Them otha peckernecks can kiss my Blaq ass! They be givin' me some crazy vibes like they think I'm gonna rob they ass in the middle of the lobby in broad fucking daylight. They be trippin' on some petrified forest shit. Naamean? Fuckin' Southern-shitkickin'-inbread-ingrates. Who the fuck do they think they are? I'm sure they must think the same or worse about my Black ass with long nappy hair. But when they look at me, I look right back with a huge shit-eatin' grin on my face. As if to say, "That's right muthafucker! I'm in the room right next to you and I'ma blast my Rap music and MTV all nite long" What!!! And if they ain't careful they wives, daughters, or whatever need to quit starin' at me with tongues hangin' out. I've just about had all the jaw-dropping I can take. It'll be good to get home.

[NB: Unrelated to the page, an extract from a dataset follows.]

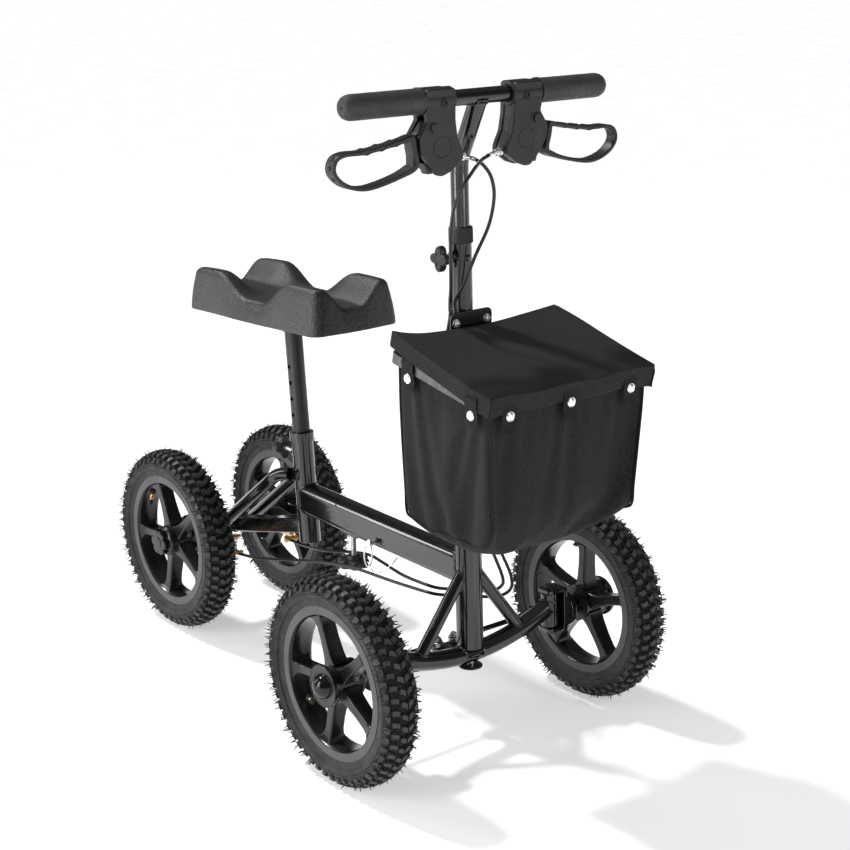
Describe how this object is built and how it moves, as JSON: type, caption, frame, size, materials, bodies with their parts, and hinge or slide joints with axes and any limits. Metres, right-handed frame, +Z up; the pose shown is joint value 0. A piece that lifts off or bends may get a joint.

Shouts out to Matix clothing, Fresh Jive clothes, Axion shoes & gear, Osiris shoes & gear, Willie Esco clothing, and Wu Wear clothing. Y'all looked out and we reciprocated in kind. And a big Fam-Bam shout to the Cash Money Millionaires for making us feel like honored guests. Y'all hooked it up liver than anyone thus far! Peace & see ya in L.A.

"Back on Track Again" 03.22.99
Where have I been the last few days? Recuperating from NY, that's where. Let's see, Friday I was stuck at home, Saturday I was stuck at home and Sunday I went to The San Fernando Valley with Loupy to do some distribution. In case you didn't know, the SFV is the latest enclave of Los Angeles that wants to seceed a la' Civil War stylee. Them flavorless fooks out there on the "other side of the hill" don't want any parts of the old conservative "Good Old Boys Club". They wanna do it themselves on a self-governing mission.

Anyhow, I'm coming in to you live from the Bayou. That's right! I's is sitting here in the Hotel Royal Sonesta in the heart of the French Quarters! New Orleans, Baby! I thought you knew!! Me & Animal are on another weekly mission to bring all that's Hip Hop to you and yours. Can U smell me? The cool thing is that this Hotel has all the amenities I was complaining about in NYC last week. This is the Life, B! Can you imagine going anywhere and everywhere Hip Hop lives to give the public the exclusive light that only Kronick can bring? This is the stuff dreams & C.R.E.A.M. are made of. We don't have the dough that comes with it yet, but rest assured that we're well on our way.

I gotta admit tho, I've been backsliding on the transcriptions even though I completed the Nas story. I gotta get some shit done while I'm here otherwise shit will be late once again. Bump That! We ain't goin' out like that! We ain't goin' out...

So as I sit and watch the latest installation of Road Rules as I experience the Kronick Road Fools, it occurred to me that if I don't have my MTV, I'm suffering from a serious bout of withdrawls. Word to your Mom's, Dunn! I can't live without my MTV. Abe & Holly bonin' in the Woody... Shit is sick, but I cannot resist the temptation to tune in. Seriously!!!

So we got to New Orleans without the slightest glitch. Unless you count the extra "may I touch your back & ankles" patdown in LAX for Chan. Why they always swaetin' the Animal? They NEVER so much as lay a finger on me. Guess it was those two blunts he knocked over in the "incidentals tray" they use to empty your pockets of pagers, misc. metal objects, spare change, etc. They even asked Dunn, "So where are you going today?" Jeeze!!! But Yo, the French Quarters are NICE, Kid! We's about ta go out and explore. Don't worry, we'll take lots o' pics. P's gettin' kinda hungry anyway. Airplane food SUCKS!